● **WRITTEN TASK**: Say how many lines hold the string "from", and nothing more.

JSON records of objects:
▼

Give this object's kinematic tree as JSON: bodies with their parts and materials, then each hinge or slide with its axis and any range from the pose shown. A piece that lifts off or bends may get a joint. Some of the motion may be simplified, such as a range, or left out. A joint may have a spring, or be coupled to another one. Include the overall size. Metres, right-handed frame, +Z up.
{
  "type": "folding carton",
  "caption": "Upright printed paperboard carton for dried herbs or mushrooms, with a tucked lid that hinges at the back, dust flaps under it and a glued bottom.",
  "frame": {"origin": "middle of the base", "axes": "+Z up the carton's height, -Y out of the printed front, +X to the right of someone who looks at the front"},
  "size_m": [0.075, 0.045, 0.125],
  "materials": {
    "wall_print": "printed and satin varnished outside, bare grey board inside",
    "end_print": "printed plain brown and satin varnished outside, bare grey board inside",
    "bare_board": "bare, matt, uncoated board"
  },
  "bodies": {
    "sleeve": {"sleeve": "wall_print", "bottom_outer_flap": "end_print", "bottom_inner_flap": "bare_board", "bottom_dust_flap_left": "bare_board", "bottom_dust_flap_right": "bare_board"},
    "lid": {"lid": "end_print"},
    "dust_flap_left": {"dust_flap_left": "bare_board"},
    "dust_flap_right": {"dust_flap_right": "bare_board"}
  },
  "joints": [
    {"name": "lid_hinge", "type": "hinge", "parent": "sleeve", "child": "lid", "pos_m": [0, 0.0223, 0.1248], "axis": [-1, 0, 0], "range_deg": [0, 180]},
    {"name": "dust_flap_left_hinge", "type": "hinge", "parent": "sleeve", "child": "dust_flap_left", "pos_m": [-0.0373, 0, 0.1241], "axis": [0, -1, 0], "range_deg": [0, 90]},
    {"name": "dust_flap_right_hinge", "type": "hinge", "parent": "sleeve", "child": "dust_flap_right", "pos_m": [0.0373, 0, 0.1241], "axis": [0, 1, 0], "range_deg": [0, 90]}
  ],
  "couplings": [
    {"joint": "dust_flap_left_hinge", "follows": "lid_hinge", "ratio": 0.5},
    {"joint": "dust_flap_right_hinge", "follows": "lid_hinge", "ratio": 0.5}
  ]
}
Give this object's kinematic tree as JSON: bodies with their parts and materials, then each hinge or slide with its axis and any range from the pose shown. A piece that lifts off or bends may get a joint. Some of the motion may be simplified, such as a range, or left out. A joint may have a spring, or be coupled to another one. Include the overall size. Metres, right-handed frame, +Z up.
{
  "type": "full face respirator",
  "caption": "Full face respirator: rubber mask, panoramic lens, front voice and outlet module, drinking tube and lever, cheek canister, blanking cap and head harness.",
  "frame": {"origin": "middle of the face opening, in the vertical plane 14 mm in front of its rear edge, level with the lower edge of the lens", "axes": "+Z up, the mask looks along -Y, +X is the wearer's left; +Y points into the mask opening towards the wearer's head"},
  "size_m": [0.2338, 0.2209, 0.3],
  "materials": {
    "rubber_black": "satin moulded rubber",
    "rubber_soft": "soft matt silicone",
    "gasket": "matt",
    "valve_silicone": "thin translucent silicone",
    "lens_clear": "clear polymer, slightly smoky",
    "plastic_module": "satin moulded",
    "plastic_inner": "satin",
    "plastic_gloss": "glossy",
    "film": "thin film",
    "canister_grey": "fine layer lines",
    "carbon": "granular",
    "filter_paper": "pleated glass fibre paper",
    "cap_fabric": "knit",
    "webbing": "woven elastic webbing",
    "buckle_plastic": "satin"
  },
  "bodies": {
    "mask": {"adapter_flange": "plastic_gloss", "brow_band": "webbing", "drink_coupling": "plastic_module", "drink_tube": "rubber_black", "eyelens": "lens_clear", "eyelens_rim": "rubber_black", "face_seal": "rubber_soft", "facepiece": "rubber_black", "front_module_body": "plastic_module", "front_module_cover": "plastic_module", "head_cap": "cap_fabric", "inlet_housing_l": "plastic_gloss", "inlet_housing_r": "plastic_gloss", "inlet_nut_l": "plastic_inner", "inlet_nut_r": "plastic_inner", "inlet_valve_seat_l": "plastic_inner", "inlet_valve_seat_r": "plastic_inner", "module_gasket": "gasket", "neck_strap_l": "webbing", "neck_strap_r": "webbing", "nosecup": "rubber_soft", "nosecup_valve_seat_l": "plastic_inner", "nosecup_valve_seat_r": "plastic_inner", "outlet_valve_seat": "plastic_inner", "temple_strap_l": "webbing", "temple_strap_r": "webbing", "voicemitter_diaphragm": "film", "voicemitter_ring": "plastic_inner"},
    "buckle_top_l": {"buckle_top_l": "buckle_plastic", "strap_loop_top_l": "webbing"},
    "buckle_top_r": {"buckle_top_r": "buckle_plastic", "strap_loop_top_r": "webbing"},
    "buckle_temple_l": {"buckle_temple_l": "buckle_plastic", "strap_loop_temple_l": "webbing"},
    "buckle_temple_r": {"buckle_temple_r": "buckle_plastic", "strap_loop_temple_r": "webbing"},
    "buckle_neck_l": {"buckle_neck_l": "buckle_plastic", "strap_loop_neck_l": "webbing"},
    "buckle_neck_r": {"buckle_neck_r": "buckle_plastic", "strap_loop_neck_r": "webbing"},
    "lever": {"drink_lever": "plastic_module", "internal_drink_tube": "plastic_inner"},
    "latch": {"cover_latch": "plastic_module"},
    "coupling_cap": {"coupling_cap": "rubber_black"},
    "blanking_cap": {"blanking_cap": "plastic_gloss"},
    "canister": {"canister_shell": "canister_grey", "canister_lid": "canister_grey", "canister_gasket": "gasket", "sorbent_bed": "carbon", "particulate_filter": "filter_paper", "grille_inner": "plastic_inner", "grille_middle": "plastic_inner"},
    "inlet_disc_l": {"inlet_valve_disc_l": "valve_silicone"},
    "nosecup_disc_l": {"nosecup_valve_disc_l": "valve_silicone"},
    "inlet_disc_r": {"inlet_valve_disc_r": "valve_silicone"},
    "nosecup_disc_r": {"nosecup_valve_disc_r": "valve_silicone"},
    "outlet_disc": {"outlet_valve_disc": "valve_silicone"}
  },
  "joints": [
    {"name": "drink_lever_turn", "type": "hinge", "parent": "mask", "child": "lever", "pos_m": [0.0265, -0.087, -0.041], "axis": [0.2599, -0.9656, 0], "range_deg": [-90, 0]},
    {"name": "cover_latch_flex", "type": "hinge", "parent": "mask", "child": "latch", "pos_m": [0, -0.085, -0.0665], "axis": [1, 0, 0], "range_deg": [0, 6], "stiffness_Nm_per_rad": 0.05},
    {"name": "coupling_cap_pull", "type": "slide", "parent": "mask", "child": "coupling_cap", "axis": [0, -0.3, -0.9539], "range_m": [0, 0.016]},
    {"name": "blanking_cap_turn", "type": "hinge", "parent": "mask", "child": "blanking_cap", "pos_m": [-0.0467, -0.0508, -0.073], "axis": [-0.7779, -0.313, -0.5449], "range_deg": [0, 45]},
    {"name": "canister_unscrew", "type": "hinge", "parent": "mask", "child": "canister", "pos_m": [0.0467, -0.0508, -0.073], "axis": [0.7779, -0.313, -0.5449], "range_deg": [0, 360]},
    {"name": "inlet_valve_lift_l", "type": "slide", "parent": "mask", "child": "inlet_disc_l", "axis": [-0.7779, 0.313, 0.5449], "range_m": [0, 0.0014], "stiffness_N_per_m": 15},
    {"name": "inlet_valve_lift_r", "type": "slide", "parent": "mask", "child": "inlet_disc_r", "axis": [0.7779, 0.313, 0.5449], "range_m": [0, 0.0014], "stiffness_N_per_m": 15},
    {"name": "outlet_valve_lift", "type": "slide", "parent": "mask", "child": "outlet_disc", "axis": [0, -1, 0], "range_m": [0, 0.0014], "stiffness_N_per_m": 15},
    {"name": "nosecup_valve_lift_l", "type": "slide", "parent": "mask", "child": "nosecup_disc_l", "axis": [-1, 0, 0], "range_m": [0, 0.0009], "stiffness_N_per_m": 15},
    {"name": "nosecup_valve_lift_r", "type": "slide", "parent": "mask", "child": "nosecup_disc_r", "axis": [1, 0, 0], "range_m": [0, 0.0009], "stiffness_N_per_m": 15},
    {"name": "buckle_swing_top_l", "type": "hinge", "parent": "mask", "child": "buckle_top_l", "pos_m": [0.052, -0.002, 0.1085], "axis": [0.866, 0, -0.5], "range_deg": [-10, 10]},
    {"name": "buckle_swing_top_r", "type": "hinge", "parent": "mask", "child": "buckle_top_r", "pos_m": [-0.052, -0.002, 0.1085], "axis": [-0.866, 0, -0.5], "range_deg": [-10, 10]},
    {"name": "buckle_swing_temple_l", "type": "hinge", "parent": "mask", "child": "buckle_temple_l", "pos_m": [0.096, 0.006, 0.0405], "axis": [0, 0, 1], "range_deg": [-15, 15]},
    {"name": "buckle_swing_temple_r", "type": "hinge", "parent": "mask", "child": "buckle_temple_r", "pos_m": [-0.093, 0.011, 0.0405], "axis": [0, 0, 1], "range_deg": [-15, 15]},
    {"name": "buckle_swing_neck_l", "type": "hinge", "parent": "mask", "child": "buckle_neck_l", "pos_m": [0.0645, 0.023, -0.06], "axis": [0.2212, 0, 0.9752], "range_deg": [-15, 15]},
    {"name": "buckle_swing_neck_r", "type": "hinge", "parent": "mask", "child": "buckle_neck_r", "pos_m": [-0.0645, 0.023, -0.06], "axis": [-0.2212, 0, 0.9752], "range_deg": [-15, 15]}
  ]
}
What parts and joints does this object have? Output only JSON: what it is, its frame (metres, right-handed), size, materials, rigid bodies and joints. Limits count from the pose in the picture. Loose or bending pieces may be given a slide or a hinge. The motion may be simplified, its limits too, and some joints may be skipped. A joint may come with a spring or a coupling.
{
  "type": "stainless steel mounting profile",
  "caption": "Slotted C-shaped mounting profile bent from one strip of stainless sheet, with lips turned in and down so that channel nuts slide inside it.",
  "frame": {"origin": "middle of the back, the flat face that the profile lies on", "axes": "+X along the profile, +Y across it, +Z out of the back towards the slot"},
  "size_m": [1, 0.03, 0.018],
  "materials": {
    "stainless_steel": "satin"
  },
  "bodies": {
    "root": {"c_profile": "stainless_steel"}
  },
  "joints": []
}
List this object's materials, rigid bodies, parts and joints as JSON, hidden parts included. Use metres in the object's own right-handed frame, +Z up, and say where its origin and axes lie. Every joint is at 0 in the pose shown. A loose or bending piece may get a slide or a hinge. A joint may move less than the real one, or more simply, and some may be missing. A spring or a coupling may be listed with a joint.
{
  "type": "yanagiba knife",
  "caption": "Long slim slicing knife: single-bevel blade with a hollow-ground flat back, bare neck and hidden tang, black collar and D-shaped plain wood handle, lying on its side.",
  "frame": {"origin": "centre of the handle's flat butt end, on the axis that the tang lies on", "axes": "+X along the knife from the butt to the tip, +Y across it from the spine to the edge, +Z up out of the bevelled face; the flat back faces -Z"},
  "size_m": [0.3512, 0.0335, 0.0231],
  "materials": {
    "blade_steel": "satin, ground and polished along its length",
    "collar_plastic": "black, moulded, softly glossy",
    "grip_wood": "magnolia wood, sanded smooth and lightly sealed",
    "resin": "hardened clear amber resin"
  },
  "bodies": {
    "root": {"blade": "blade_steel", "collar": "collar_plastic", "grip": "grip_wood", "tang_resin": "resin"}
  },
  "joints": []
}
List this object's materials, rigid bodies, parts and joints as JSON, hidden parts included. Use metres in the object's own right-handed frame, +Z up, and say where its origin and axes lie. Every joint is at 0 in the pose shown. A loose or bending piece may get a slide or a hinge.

▲

● **TASK RESULT**: 5